Figure 9-1: Configuration and Lifecycle Management

The initial desired state might be for 10 hosts with a particular set of configuration attributes, including the version of the hypervisor and any management agents. The configuration management system will take that as input (1) and configure the infrastructure as required (2). It will then observe the current state periodically over time (3) and in the case of a difference between the desired state and the observed state it will calculate the delta (4) and re-configure the infrastructure (5). For each lifecycle stage (create, update, delete) this loop takes place - for example if an update to the hypervisor version is defined in the desired state, the configuration management system will calculate the delta (e.g. v1 –> v2) and re-configure the infrastructure as required.

However, the key requirements for the infrastructure and infrastructure management are those interfaces and reference points in the red box - where configuration is set , and where it is observed . Table 9-2 lists the main components and capabilities required in order to manage the configuration and lifecycle of those components.
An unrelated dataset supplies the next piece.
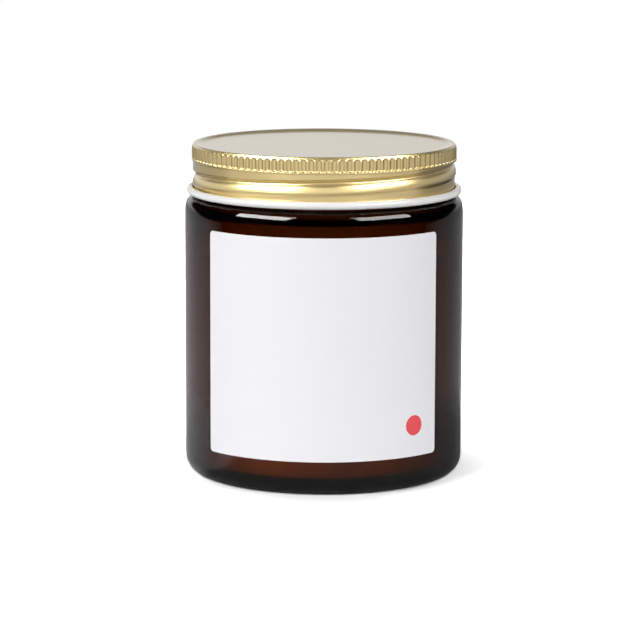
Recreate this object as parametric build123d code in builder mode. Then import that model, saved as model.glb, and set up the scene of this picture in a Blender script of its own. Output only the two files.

Component set / observe Capability Example
Cloud Infrastructure Management Software Set Target software / firmware version Software: v1.2.1
Desired configuration attribute dhcp_lease_time: 86400
Desired component quantities # hypervisor hosts: 10
Observe Observed software / firmware version Software: v1.2.1
Observed configuration attribute dhcp_lease_time: 86400
Observed component quantities # hypervisor hosts: 10
Cloud Infrastructure Software Set Target software version Hypervisor software: v3.4.1
Desired configuration attribute management_int: eth0
Desired component quantities # NICs for data: 6
Observe Observed software / firmware version Hypervisor software: v3.4.1
Observed configuration attribute management_int: eth0
Observed component quantities # NICs for data: 6
Infrastructure Hardware Set Target software / firmware version Storage controller firmware: v10.3.4
Desired configuration attribute Virtual disk 1: RAID1 [HDD1, HDD2]
Observe Observed software / firmware version Storage controller firmware: v10.3.4
Observed configuration attribute Virtual disk 1: RAID1 [HDD1, HDD2]

Table 9-2: Configuration and Lifecycle Management Capabilities

This leads to the following table (Table 9-3) which defines the standard interfaces that should be made available by the infrastructure and Cloud Infrastructure Management components to allow for successful Configuration Management.

Component Interface Standard Link
Infrastructure Management Defined in RA specifications RA-1, RA-2
Infrastructure Software Defined in RA specifications RA-1, RA-2
Infrastructure Hardware Redfish API DMTF RedFish specification [11]

Table 9-3: Interface Standards for Configuration Management

9.3 Assurance

Assurance is concerned with:

  • The proactive and reactive maintenance activities that are required to ensure infrastructure services are available as per defined performance and availability levels.
  • Continuous monitoring of the status and performance of individual components and of the service as a whole.
  • Collection and analysis of performance data, which is used to identify potential issues including the ability to resolve the issue with no customer impact.

There are the following requirement types:

  1. Data collection from all components, e.g.
    • The ability to collect data relating to events (transactions, security events, physical interface up/down events, warning events, error events, etc.)
    • The ability to collect data relating to component status (up/down, physical temperature, disk speed, etc.)
    • The ability to collect data relating to component performance (used CPU resources, storage throughput, network bandwidth in/out, API transactions, transaction response times, etc.)
  2. Capabilities of the Infrastructure Management Software to allow for in-service maintenance of the Infrastructure Software and Hardware under its management, e.g.
    • The ability to mark a physical compute node as being in some sort of “maintenance mode” and for the Infrastructure Management Software to ensure all running workloads are moved off or rescheduled on to other available nodes (after checking that there is sufficient capacity) before marking the node as being ready for whatever maintenance activity needs to be performed
    • The ability to co-ordinate, automate, and allow the declarative input of in-service software component upgrades - such as internal orchestration and scheduler components in the Infrastructure Management Software

Note that the above only refers to components - it is expected that any “service” level assurance doesn’t add any further requirements onto the infrastructure, but rather takes the data extracted and builds service models based on the knowledge it has of the services being offered.

9.4 Capacity Management

Capacity Management is a potentially wide ranging process that includes taking demand across lines of business, analysing data about the infrastructure that is running, and calculating when additional infrastructure might be required, or when infrastructure might need to be decommissioned.

As such the requirements for Capacity Management on the infrastructure are covered by the Assurance and Configuration and Lifecycle Management sections above. The Assurance section deals with the collection of data - there is no reason to consider that this would be done by a different mechanism for Capacity Management as it is for Assurance - and the Configuration and Lifecycle Management section deals with the changes being made to the infrastructure hardware, software, and management components (e.g. changing of number of hypervisor hosts from 10 to 12).